Rapporteuse spéciale de l’ONU sur la situation des droits de l’homme dans les territoires palestiniens occupés depuis 1967, Francesca Albanese tire depuis des années la sonnette d’alarme, ce qui lui a valu beaucoup d’attaques de la part des défenseurs d’Israël.
Francesca Albanese est italienne, juriste et chercheuse, spécialisée en droit international. Le 1er mai 2022, elle a été nommée rapporteuse spéciale des Nations Unies sur les territoires palestiniens occupés depuis 1967, pour un mandat de trois ans. Dans son premier rapport, publié en septembre 2022, elle recommandait que les États membres de l’ONU élaborent « un plan pour mettre fin à l’occupation coloniale israélienne et au régime d’apartheid ».
Elle a été immédiatement l’objet d’une campagne hostile l’accusant d’antisémitisme. En décembre 2022, 65 spécialistes de l’antisémitisme, de l’Holocauste et des études juives ont dénoncé des attaques « visant à la réduire au silence et à saper son mandat ». Francesca Alabanese ne désarme pas et est très active pour dénoncer les atteintes aux droits de l’Homme en Palestine depuis le 7 octobre.
Le mot génocide est de plus en plus utilisé pour caractériser ce qu’Israël est en train de commettre dans la bande de Gaza. L’Afrique du Sud a saisi le 29 décembre la cour internationale de Justice d’une requête visant à établir que Tel-Aviv veut la destruction des Palestiniens de Gaza. Peut-on vraiment utiliser le terme de génocide ?

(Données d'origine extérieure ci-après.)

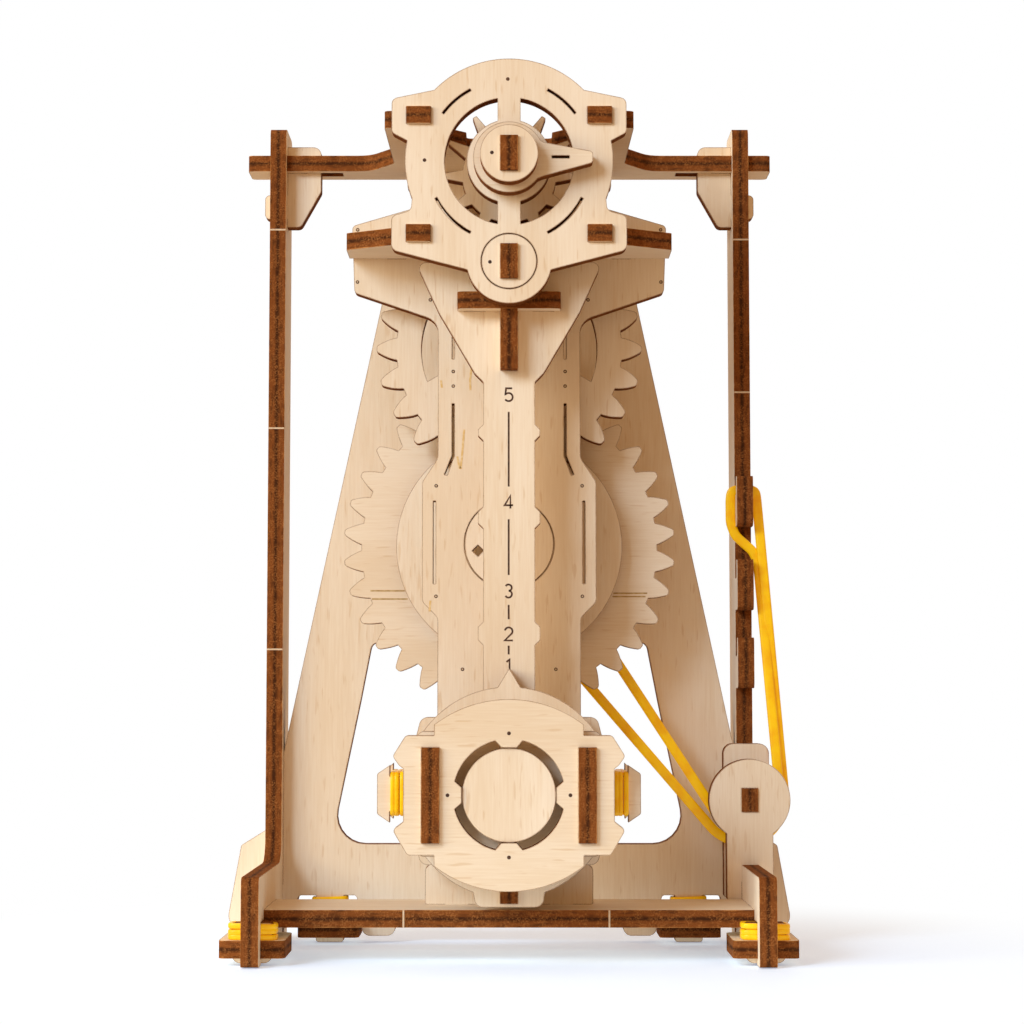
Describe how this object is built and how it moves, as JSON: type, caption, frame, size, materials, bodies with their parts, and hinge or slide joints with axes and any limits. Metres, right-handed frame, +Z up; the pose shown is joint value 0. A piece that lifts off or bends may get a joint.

Une trentaine de rapporteurs spéciaux des Nations Unies ont évoqué le risque très grave, puis la possibilité qu’il y ait vraiment un génocide qui se déroule dans la bande de Gaza. Ils n’ont pas parlé de cette question de manière légère, vous imaginez bien. La loi internationale est capable de faire la distinction entre le fait qu’il y a un risque de génocide ou qu’il y a génocide. Dans les deux cas, des mesures doivent être prises.
Selon la convention de l’ONU, le génocide se définit comme étant un certain nombre d’actes commis dans l’intention de détruire, intégralement ou en partie, un groupe national, ethnique, racial ou religieux. Et cela peut être réalisé de plusieurs façons : le meurtre de membres du groupe, des atteintes graves à l’intégrité physique ou mentale de membres du groupe, la soumission intentionnelle du groupe à des conditions d’existence devant entraîner sa destruction physique totale ou partielle…
S’il y a un risque de génocide, les États ont alors l’obligation d’intervenir. L’intention de génocide est un élément constant, mais il n’est pas suffisant. Et ici, nous pouvons dire que oui, il y a des intentions de génocide, des décisions de génocide des Israéliens et du Hamas. Cela ne veut pas dire que les deux peuvent commettre un génocide. Le juge regarde aussi la capacité à mettre en œuvre cette volonté supposée et la réalité sur le terrain.
À Gaza, il s’agit de bombardements massifs qui ont déjà tué au moins 19 000 personnes, dont 60 % sont des femmes et des enfants. Je ne suis pas juge, mais il y a un risque sérieux que les actes d’Israël relèvent d’un génocide. Et cela est suffisant pour imposer un cessez-le-feu.
Est-ce que l’on peut considérer qu’il existe des crimes de guerre et des crimes contre l’humanité commis par Israël et le Hamas ?
Oui, sans aucun doute. Les crimes de guerre sont, comme leur nom l’indique, commis dans le contexte des hostilités. Il n’y a pas besoin d’intentions spécifiques. C’est le fait que soit perpétré, par exemple, un massacre de civils, une destruction de propriété ou d’objets protégés. En ce qui concerne les crimes contre l’humanité, ils peuvent être commis en dehors d’un conflit. Mais ces crimes sont qualifiés ainsi quand il y a une attaque systémique contre la population civile. Et puis il y a le génocide, qui, comme je l’ai dit, a une intention spécifique.